> ENTRIES SUPPLIED
* Begin *

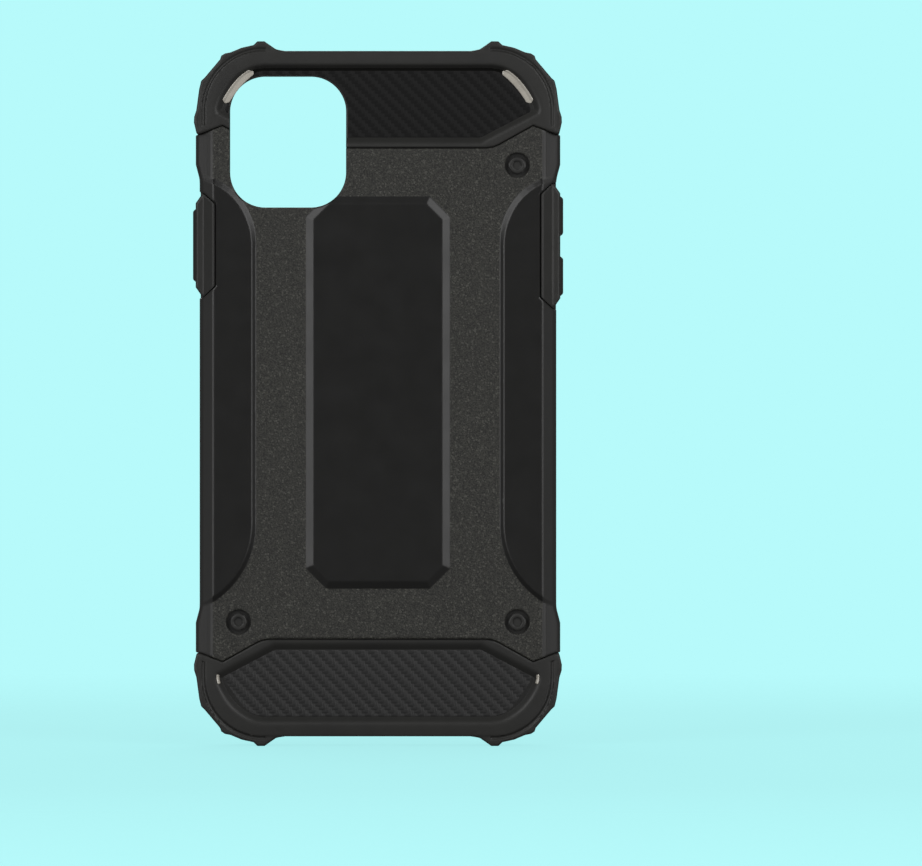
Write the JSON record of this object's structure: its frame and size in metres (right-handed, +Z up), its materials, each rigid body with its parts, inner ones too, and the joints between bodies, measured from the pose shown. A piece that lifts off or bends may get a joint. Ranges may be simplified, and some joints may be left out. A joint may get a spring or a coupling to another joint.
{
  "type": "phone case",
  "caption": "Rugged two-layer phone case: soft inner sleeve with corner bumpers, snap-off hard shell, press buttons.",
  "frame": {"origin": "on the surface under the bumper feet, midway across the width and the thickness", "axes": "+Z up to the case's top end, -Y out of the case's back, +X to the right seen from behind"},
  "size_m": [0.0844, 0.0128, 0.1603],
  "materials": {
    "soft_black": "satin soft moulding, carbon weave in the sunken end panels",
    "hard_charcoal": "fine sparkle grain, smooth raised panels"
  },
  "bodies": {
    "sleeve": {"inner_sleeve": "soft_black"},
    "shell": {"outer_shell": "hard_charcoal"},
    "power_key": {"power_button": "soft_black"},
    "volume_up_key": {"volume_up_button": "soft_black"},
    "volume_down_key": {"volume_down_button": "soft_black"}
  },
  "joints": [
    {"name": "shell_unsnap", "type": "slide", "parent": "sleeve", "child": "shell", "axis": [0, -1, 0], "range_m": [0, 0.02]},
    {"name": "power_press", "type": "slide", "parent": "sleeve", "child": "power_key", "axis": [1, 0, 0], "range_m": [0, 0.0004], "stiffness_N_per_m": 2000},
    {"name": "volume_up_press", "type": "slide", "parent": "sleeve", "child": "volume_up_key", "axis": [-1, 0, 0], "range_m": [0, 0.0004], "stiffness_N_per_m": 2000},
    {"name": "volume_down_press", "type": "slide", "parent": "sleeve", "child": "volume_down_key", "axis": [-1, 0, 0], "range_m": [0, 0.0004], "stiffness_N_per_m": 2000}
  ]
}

* End *
* Begin *

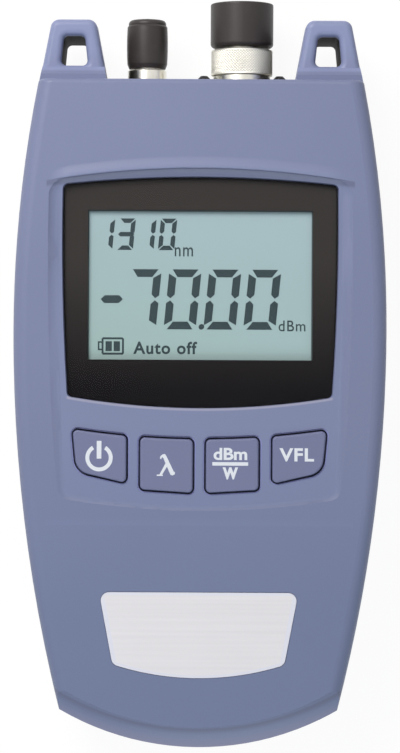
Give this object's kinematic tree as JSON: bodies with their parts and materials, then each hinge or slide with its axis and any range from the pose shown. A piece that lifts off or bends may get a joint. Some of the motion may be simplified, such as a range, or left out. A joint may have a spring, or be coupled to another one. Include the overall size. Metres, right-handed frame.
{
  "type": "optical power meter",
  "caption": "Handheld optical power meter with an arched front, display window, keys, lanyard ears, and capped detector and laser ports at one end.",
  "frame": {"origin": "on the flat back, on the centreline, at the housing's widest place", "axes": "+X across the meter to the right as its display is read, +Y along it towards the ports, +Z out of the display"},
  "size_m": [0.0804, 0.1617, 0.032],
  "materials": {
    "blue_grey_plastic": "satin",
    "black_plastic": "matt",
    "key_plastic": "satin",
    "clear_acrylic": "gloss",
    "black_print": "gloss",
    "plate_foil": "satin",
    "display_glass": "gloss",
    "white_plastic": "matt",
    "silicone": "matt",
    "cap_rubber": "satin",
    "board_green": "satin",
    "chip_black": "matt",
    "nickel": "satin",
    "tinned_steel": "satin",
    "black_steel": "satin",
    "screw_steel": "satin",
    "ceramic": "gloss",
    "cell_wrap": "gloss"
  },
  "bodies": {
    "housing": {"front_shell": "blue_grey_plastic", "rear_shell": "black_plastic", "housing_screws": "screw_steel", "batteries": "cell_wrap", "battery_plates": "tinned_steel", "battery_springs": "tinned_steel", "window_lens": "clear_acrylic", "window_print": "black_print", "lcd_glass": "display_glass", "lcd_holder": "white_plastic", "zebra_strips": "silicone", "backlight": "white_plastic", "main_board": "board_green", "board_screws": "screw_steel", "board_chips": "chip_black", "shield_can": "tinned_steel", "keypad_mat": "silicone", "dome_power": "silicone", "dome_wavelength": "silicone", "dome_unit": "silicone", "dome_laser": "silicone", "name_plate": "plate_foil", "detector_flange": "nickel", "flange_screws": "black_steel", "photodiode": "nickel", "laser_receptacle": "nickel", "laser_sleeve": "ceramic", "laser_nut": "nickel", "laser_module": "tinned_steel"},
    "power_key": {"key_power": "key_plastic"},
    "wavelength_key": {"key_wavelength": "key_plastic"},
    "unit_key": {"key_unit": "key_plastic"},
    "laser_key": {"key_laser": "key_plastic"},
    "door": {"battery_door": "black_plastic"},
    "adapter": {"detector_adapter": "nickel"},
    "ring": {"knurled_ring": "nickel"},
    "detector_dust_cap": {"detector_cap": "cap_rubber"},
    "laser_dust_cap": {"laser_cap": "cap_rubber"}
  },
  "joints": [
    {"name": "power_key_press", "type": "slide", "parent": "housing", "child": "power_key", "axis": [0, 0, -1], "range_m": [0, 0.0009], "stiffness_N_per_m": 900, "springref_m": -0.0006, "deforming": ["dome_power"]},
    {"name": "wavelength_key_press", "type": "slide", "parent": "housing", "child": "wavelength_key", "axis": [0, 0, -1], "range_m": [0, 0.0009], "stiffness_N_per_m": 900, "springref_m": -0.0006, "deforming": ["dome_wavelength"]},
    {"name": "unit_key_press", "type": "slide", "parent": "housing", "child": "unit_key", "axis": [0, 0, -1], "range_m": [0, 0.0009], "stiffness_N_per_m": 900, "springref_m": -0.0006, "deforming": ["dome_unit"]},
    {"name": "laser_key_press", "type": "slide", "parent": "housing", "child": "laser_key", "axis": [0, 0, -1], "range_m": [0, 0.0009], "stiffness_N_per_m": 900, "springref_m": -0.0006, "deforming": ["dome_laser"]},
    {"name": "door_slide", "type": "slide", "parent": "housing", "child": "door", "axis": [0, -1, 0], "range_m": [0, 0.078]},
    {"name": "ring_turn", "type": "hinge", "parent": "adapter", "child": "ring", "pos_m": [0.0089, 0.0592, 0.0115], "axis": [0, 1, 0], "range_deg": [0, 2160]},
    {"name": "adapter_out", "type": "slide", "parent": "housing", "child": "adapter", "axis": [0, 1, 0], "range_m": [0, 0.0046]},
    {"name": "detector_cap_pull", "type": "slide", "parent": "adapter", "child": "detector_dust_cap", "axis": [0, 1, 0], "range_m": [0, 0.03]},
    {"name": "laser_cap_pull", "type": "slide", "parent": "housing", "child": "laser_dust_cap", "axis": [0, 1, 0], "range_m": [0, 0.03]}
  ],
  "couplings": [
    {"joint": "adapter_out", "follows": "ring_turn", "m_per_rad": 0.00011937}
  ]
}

* End *

> STATED EXERCISE
Look through the records and gather every line containing "hinge".

> WRITTEN RESPONSE
Give this object's kinematic tree as JSON: bodies with their parts and materials, then each hinge or slide with its axis and any range from the pose shown. A piece that lifts off or bends may get a joint. Some of the motion may be simplified, such as a range, or left out. A joint may have a spring, or be coupled to another one. Include the overall size. Metres, right-handed frame.
    {"name": "ring_turn", "type": "hinge", "parent": "adapter", "child": "ring", "pos_m": [0.0089, 0.0592, 0.0115], "axis": [0, 1, 0], "range_deg": [0, 2160]},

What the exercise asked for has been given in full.